I was looking at the code of numpy.argmax function. I am confused which data structure numpy maintains for the argmax function.

https://numpy.org/doc/stable/reference/generated/numpy.argmax.html

Eventually, I want to know what is the theoretical average case running time complexity of numpy argmax function for primitive data types. Is it O(logN) or O(N) in the average case?

This may be a relevant question as well: Faster alternatives to numpy.argmax/argmin which is slow

Thanks in advance.

Mazharul Islam
  • 187
  • 1
  • 1
  • 10

2 Answers2

2

Here is a performance analysis using benchit:

def m(x):
  return np.argmax(x)

in_ = [np.random.rand(n) for n in [10,100,1000,10000]]

As you can see it is O(N) as it should be. You iterate over array once to find the maximum.

enter image description here

Ehsan
  • 12,072
  • 2
  • 20
  • 33
  • Are you sure you are timing only the argmax function?
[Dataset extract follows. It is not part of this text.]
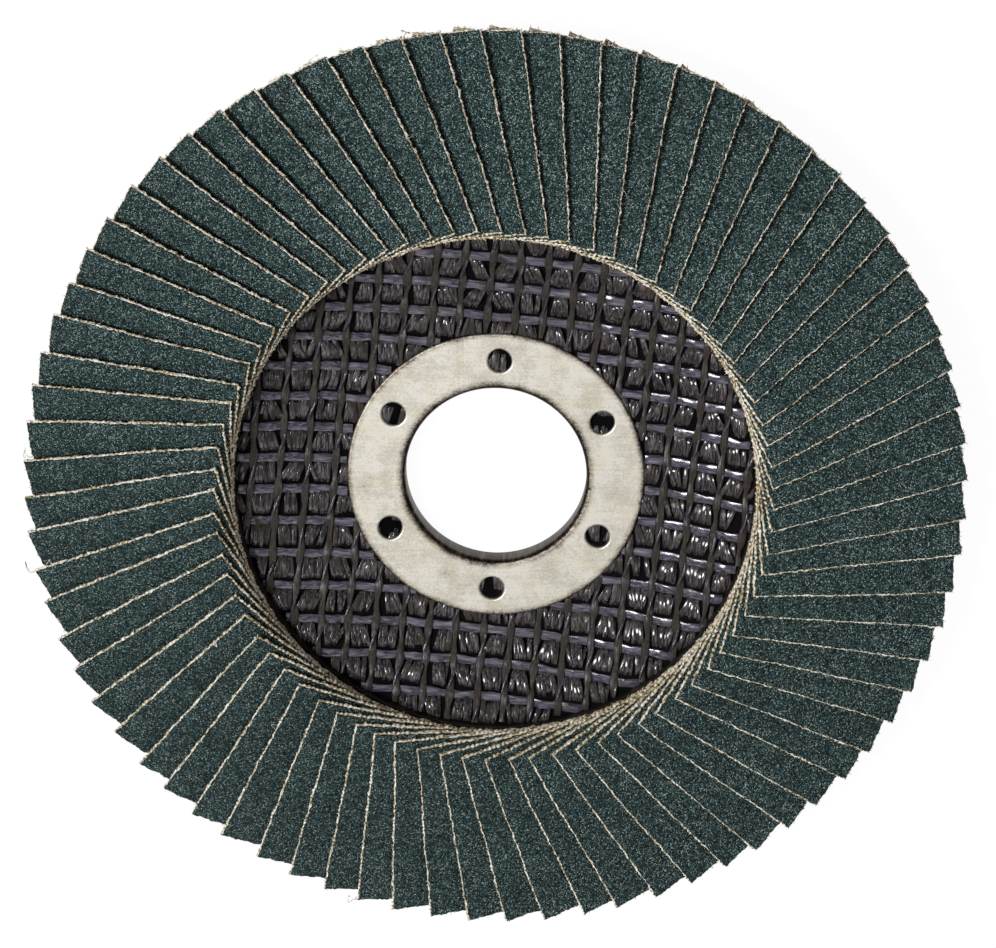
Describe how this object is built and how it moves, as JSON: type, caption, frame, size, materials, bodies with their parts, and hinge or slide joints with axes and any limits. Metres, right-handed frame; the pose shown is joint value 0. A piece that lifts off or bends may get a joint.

Even from a couple years ago it is unheard of for an argmax of 1000 values to take ~3s. And the results should be very different depending on where you are at versus your different memory structures. For example, my results show essentially exponential growth until about 10,000 before becoming linear with factor 1:1 (5e-10s per value in the array). Your results show the scale is less than 1:1 though, for 10x increase in the array it only adds 3x time. – alwaysmvp45 Apr 05 '23 at 14:14
  • @alwaysmvp45 Looks like the xaxis scale is log scale which is inline with both your statements in the comment. As for the absolute time of 3s for array of 1000 elements, I am not sure how benchit calculates it. I think the idea is to see the argmax is O(N). the absolute timing as you said, would depend on hardware architecture. – Ehsan Apr 06 '23 at 17:05
2

Going to add a response here as the numbers will naturally depend on your hardware and this should provide some insight for others. Here is a benchit result showing how memory structure also impacts the results, but the linear portion kicks in for vectors around 10,000 in size, with 1:1 scaling and a good approximation for vectors >10,000 samples is 5e-10 per value in the vector.

enter image description here

alwaysmvp45
  • 437
  • 4
  • 8